Protegida al fondo de uno de los angostos golfos cuyo nombre el noruego ha donado al idioma universal, fiordo, Oslo fue para mí la primera capital escandinava que conocí y también la más acogedora. ¿Problemas? Claro, para tu cartera, para tus horarios… Pero, a pesar de visitarla en la segunda quincena de diciembre y salir de comer a mediodía con la anochecida, el parapeto del fiordo nos dio un respiro con el previamente imaginado extremo frío nórdico.
Durante centurias la hermana pobre de Suecia o Dinamarca, Noruega convirtió en reluciente un futuro negro… de petróleo. Sin embargo, sus habitantes siguen teniendo la sencillez y mayor amabilidad que sus vecinos.
Orgullosos de su pasado vikingo, es absolutamente recomendable el ‘Vikingskiphuset’, o Museo de los Barcos Vikingos. Allí pueden disfrutarse los restos de tres embarcaciones de este aguerrido pueblo volcado al mar. Uno de estos ‘drakkar’, casi en perfectas condiciones, y siempre con la característica voluta para rematar ambos extremos.
Oslo está completamente volcada al mar. Desde el norte, donde está el museo, una sucesión de pequeños puertos y embarcaderos nos lleva hasta el centro de la ciudad, con el puerto principal. Durante todo el paseo, al igual que en cualquier rincón de la capital, numerosas y curiosas esculturas emergen de las aceras cuan plantas. Especialmente llamativa es la del puño y la rosa, que asemeja romper los adoquines de un puñetazo para conseguir salir a la superficie.
Creo que jamás he visitado una ciudad con tantísimas esculturas callejeras. Pero qué podemos esperar de una urbe que cuenta entre sus mayores atracciones con un parque, Vigelandsparken, centrado precisamente en eso, en las esculturas. Puede tomarse como arte o como un sesudo estudio en tres dimensiones de anatomía y aerodinámica. Las posiciones y los gestos de cada uno de los monolitos que escoltan el paseo son dignos de una concienzuda observación.
Los colores de Oslo en otoño son una explosión de verdes y amarillos, pues los pequeños parques y jardines jalonan cada barrio, cada paseo.

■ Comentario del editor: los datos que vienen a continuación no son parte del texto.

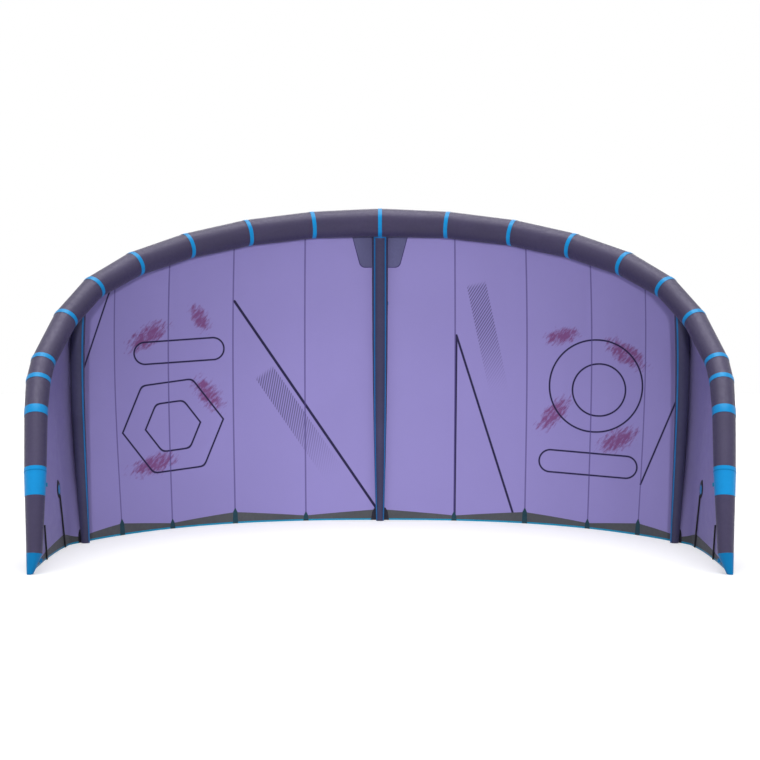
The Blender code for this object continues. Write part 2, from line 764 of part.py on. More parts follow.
def cut_grips(shop, collar, foot, top):
    """Cut finger grooves into the collar's rim."""
    work = bmesh.new()
    groove = 2 * GRIP_DEPTH
    for i in range(GRIP_COUNT):
        turn = Matrix.Rotation(4 * QUARTER_TURN * i / GRIP_COUNT, 4, "Z")
        place = turn @ Matrix.Translation((COLLAR_DIAMETER / 2, 0, (foot + top) / 2))
        size = Matrix.Diagonal((groove, groove, top - foot + groove, 1))
        bmesh.ops.create_cube(work, size=1, matrix=place @ size)
    cutter = shop.cutter("collar_grip_cutter", mesh_from("collar_grips", work), collar.matrix_basis)
    add_boolean(collar, cutter)


def make_strut_valve(shop, strut, name, side, casing, bladder):
    """Fit a strut's valve: its hole, seat and plug."""
    placement = strut.seat(STRUT_VALVE_SHARE, side)
    seat, bore = STRUT_SEAT_DIAMETER / 2, STRUT_SEAT_BORE / 2
    flange_top = CLOTH_GAP + STRUT_FLANGE_THICKNESS
    hole = round_rod("hole", 2 * (seat + HOLE_GAP), -STRUT_SEAT_DEPTH, flange_top, STRUT_TURN_STEPS)
    cutter = shop.cutter(f"strut_valve_hole_{name}", hole, placement)
    add_boolean(casing, cutter)
    add_boolean(bladder, cutter)
    seat_profile = (
        (bore, flange_top),
        (STRUT_FLANGE_DIAMETER / 2, flange_top),
        (STRUT_FLANGE_DIAMETER / 2, CLOTH_GAP),
        (seat, CLOTH_GAP),
        (seat, -STRUT_SEAT_DEPTH),
        (bore, -STRUT_SEAT_DEPTH),
    )
    mesh = turned("strut_valve_seat", seat_profile)
    add_turn(shop.part(f"strut_valve_seat_{name}", mesh, "valve_plastic", placement), STRUT_TURN_STEPS)
    plug = bore - HOLE_GAP
    cap_foot = flange_top + HOLE_GAP
    plug_profile = (
        (0, cap_foot + STRUT_PLUG_CAP_THICKNESS),
        (STRUT_PLUG_CAP_DIAMETER / 2, cap_foot + STRUT_PLUG_CAP_THICKNESS),
        (STRUT_PLUG_CAP_DIAMETER / 2, cap_foot),
        (plug, cap_foot),
        (plug, cap_foot - STRUT_PLUG_LENGTH),
        (0, cap_foot - STRUT_PLUG_LENGTH),
    )
    mesh = turned("strut_valve_plug", plug_profile)
    add_turn(shop.part(f"strut_valve_plug_{name}", mesh, "plug_plastic", placement), STRUT_TURN_STEPS)


def make_struts(shop, edge, canopy):
    """Make the three struts, each cut to the leading edge that it is sewn to."""
    clearance = TAPE_STACK + CLOTH_GAP
    tube = edge.solid("strut_end", -STRUT_CUTTER_SHARE, STRUT_CUTTER_SHARE, clearance)
    tube_cutter = shop.cutter("strut_end_cutter", tube)
    side_share = RIB_SHARES[STRUT_RIB][0]
    middle = (MIDDLE_STRUT_TOP_DIAMETER, MIDDLE_STRUT_FOOT_DIAMETER)
    outer = (SIDE_STRUT_TOP_DIAMETER, SIDE_STRUT_FOOT_DIAMETER)
    for name, share, sizes, valve_side in (
        ("middle", 0.0, middle, 1),
        ("left", -side_share, outer, 1),
        ("right", side_share, outer, -1),
    ):
        strut = Strut(canopy, share, *sizes)
        casing_mesh = strut.wall(f"strut_casing_{name}", STRUT_TOP_SHARE, 1, 0, CASING_WALL, False)
        casing = shop.part(f"strut_casing_{name}", casing_mesh, "casing_cloth")
        add_boolean(casing, tube_cutter)
        start, end = STRUT_BLADDER_TOP_SHARE, STRUT_BLADDER_FOOT_SHARE
        depth = -CASING_WALL - CLOTH_GAP
        bladder_mesh = strut.wall(f"strut_bladder_{name}", start, end, depth, BLADDER_WALL, True)
        bladder = shop.part(f"strut_bladder_{name}", bladder_mesh, "bladder_film")
        make_strut_valve(shop, strut, name, valve_side, casing, bladder)


def make_canopy(shop, edge, canopy):
    """Make the nine canopy cloths, sewn edge to edge at the seam ribs."""
    gap = SEAM_GAP / 2 / edge.half_length
    seams = [RIB_SHARES[rib][0] for rib in SEAM_RIBS]
    tip = RIB_SHARES[TIP_RIB][0]
    panels = [("canopy_middle", gap - seams[0], seams[0] - gap)]
    for side in (LEFT, RIGHT):
        for number, (near, far) in enumerate(zip(seams, seams[1:] + [tip + gap]), 1):
            start, end = ordered(side, near + gap, far - gap)
            panels.append((f"{side_name('canopy', side)}_{number}", start, end))
    for name, start, end in panels:
        columns = canopy.columns_between(start, end)
        places = [[(share, v) for share in columns] for v in CHORD_SHARES]
        mesh = canopy.layer(name, places, CANOPY_THICKNESS / 2, CANOPY_THICKNESS, True)
        shop.part(name, mesh, "canopy_cloth")


def make_trailing_band(shop, canopy):
    """Make the grey reinforcement along the trailing edge, whose upper edge zigzags."""
    ribs = [row[0] for row in RIB_SHARES]
    places = [[], []]
    for share in canopy.columns:
        height = BAND_HEIGHT * float(np.interp(abs(share), ribs, BAND_HEIGHT_SHARES))
        places[0].append((share, 1 - height / canopy.chord_length(share)))
        places[1].append((share, 1))
    mesh = canopy.layer("trailing_edge_band", places, LAYER_FACE, LAYER_THICKNESS)
    shop.part("trailing_edge_band", mesh, "grey_cloth")


def make_middle_patch(shop, edge, canopy):
    """Make the grey patch behind the middle strut, with its lower corners cut off."""
    knots = (STRUT_TOP_SHARE, PATCH_CORNER_SHARE, PATCH_FOOT_SHARE)
    widths = (PATCH_TOP_WIDTH, PATCH_FOOT_WIDTH, PATCH_CORNER_WIDTH)
    places = []
    for v in sorted(set(knots) | {v for v in CHORD_SHARES if knots[0] < v < knots[1]}):
        half = np.interp(v, knots, widths) / 2 / edge.half_length
        places.append([(part * half, v) for part in PATCH_COLUMN_SHARES])
    mesh = canopy.layer("middle_patch", places, LAYER_FACE, LAYER_THICKNESS)
    shop.part("middle_patch", mesh, "grey_cloth")


def make_battens(shop, canopy):
    """Make the two battens of each tip: a pointed pocket end over a narrow sleeve."""
    for base, rib, top in (
        ("batten_long", LONG_BATTEN_RIB, LONG_BATTEN_TOP_SHARE),
        ("batten_short", SHORT_BATTEN_RIB, SHORT_BATTEN_TOP_SHARE),
    ):
        for side in (LEFT, RIGHT):
            share = side * RIB_SHARES[rib][0]
            chord = canopy.chord_length(share)
            point_end = top + POCKET_POINT_LENGTH / chord
            pocket_end = top + POCKET_LENGTH / chord
            knots = (top, point_end, pocket_end, 1)
            widths = (BATTEN_POINT_WIDTH, BATTEN_POCKET_WIDTH, BATTEN_SLEEVE_WIDTH, BATTEN_SLEEVE_WIDTH)
            rows = sorted(set(knots) | {v for v in CHORD_SHARES if top < v})
            places = []
            for v in rows:
                across = canopy.point(share + SMOOTHING_SHARE, v) - canopy.point(share - SMOOTHING_SHARE, v)
                half = float(np.interp(v, knots, widths)) / 2 * 2 * SMOOTHING_SHARE / across.length
                places.append([(share - half, v), (share + half, v)])
            name = side_name(base, side)
            mesh = canopy.layer(name, places, STRUT_FACE, BATTEN_THICKNESS)
            shop.part(name, mesh, "batten_cloth")


def centre_frame(shop, edge, canopy):
    """Set the frame so that the kite's origin is under the middle of its depth."""
    outer = canopy.points + canopy.normals * CANOPY_THICKNESS / 2
    rear = float(outer[:, :, 1].max())
    front = min(p.y for share in edge.shares for p in edge.ring(share))
    shop.frame.location.y = -(rear + front) / 2


def main():
    """Build the kite."""
    shop = Workshop()
    edge = LeadingEdge()
    canopy = Canopy(edge)
    casing = make_casing(shop, edge)
    make_tapes(shop, edge)
    make_line_patches(shop, edge)
    bladder = make_edge_bladder(shop, edge)
    make_edge_valve(shop, edge, casing, bladder)
    make_struts(shop, edge, canopy)
    make_canopy(shop, edge, canopy)
    make_trailing_band(shop, canopy)
    make_middle_patch(shop, edge, canopy)
    make_battens(shop, canopy)
    centre_frame(shop, edge, canopy)


main()
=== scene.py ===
"""Looks of an inflatable kitesurfing kite: air tube, struts, canopy, tapes, battens and valves.

Lengths are in metres and +Z is up. The kite stands on its trailing edge, strut ends and tips, and
-Y is its hollow side, where the rider would be. Left and right are as seen from there.
"""

import json
import logging
import math
from bisect import bisect_right
from dataclasses import dataclass, field, replace
from enum import Enum
from typing import Callable, Iterable, Optional, Sequence

import bmesh
import bpy
from mathutils import Matrix, Vector

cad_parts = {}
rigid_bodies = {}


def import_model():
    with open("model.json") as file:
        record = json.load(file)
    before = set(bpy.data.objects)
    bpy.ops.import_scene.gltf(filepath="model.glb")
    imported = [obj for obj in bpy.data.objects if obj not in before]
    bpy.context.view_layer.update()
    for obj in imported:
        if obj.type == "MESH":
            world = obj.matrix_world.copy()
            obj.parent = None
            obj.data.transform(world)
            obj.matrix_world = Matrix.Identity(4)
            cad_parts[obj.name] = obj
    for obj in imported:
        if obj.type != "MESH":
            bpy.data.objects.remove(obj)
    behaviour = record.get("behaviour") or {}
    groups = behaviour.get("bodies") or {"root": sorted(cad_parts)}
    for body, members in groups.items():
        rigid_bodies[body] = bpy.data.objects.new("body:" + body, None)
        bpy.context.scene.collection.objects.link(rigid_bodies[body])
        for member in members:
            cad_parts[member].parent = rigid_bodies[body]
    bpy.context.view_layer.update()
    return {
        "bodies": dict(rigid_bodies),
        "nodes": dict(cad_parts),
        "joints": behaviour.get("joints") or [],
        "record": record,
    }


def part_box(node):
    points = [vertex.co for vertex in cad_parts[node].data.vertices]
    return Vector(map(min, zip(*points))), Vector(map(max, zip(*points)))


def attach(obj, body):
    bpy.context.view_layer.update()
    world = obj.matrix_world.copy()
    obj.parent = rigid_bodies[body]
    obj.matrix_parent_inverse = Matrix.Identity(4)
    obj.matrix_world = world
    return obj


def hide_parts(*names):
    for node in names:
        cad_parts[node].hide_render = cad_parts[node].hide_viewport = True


LOG = logging.getLogger("kite")

UP = Vector((0, 0, 1))
REAR = Vector((0, 1, 0))
FULL_TURN = 2 * math.pi
ROOT = "kite"
MERGE_DISTANCE = 1e-6

Piece = bpy.types.Object
Material = bpy.types.Material
Work = bmesh.types.BMesh
Layer = bmesh.types.BMLayerItem
Socket = bpy.types.NodeSocket
Feed = bpy.types.NodeSocket | float | Sequence[float]
Colour = tuple[int, int, int]
Reading = Callable[[float], float]
Spot = Callable[[float, float], tuple[float, float]]


class Side(Enum):
    """A side of the kite, as the sign of its X."""

    LEFT = -1
    RIGHT = 1

    @property
    def word(self) -> str:
        """Give the side's word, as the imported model's names have it."""
        return self.name.lower()


# Numbers


def ramp(value: float, knots: Sequence[float], values: Sequence[float]) -> float:
    """Read a line of straight pieces.

    Args:
        value: Where to read it.
        knots: Rising places of its corners.
        values: Its value at each corner.

    Returns:
        The value there, level past both ends.
    """
    if value <= knots[0]:
        return values[0]
    if value >= knots[-1]:
        return values[-1]
    k = bisect_right(knots, value) - 1
    part = (value - knots[k]) / (knots[k + 1] - knots[k])
    return values[k] * (1 - part) + values[k + 1] * part


def curve_slopes(knots: Sequence[float], values: Sequence[float]) -> list[float]:
    """Work out a smooth curve's slope at each of its points.

    Args:
        knots: Rising places of the points.
        values: Curve's value at each.

    Returns:
        One slope for each point.
    """
    steps = [(b - a) for a, b in zip(knots, knots[1:])]
    rises = [(b - a) / step for a, b, step in zip(values, values[1:], steps)]
    inner = [
        (near * far_step + far * near_step) / (near_step + far_step)
        for near, far, near_step, far_step in zip(rises, rises[1:], steps, steps[1:])
    ]
    return [rises[0], *inner, rises[-1]]


@dataclass
class SmoothCurve:
    """A smooth curve through points, made of cubic pieces."""

    knots: Sequence[float]
    values: Sequence[float]
    slopes: list[float] = field(init=False)

    def __post_init__(self) -> None:
        """Work out the slopes once."""
        self.slopes = curve_slopes(self.knots, self.values)

    def read(self, place: float) -> float:
        """Read the curve.

        Args:
            place: Where to read it.

        Returns:
            The value there.
        """
        k = min(max(bisect_right(self.knots, place) - 1, 0), len(self.knots) - 2)
        span = self.knots[k + 1] - self.knots[k]
        t = (place - self.knots[k]) / span
        start = (
            (1 + 2 * t) * (1 - t) ** 2 * self.values[k]
            + t * (1 - t) ** 2 * span * self.slopes[k]
        )
        end = (
            t * t * (3 - 2 * t) * self.values[k + 1]
            + t * t * (t - 1) * span * self.slopes[k + 1]
        )
        return start + end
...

Me llamaron especialmente la atención los abetos amarillos, y también las bayas otoñales de los arbustos que rodean la espectacular fortaleza de Akerhus. Oslo es, curiosamente, la actual capital europea de fundación más antigua, y sus cimientos aún sobresalen de la tierra en este pequeño cabo que se adentra en el fiordo.
Visitas obligadas en Oslo son el Museo de Munch, y no sólo por ‘El grito’, sino también por su fantástica serie de ‘El beso’ o la ‘Mujer en tres etapas’. Y, obviamente, el ayuntamiento, que a pesar de su rotunda apariencia de estación de trenes de inicios de la Industrialización, alberga en su interior el espléndido y diáfano salón donde a finales de otoño, y como cesión de su antigua metrópolis sueca, se entrega el Nobel de la Paz, el único que se recibe fuera de Estocolmo.
Plagada de excelsos edificios y encantadoras plazas, como la que se sitúa a espaldas de la catedral o delante del parlamento, en Oslo destaca sobre todo la reciente construcción que aloja la Ópera. Inspirado en un témpano saliendo del mar, el edificio fue considerado la mejor obra arquitectónica de 2008 en todo el mundo. Noruega me ha legado, además, mi persistente pasión por el zumo de arándanos con limón, que probé comiendo en una barra, cuan escaparate de cara al exterior, de una panadería con los mejores y más asequibles bocadillos del país.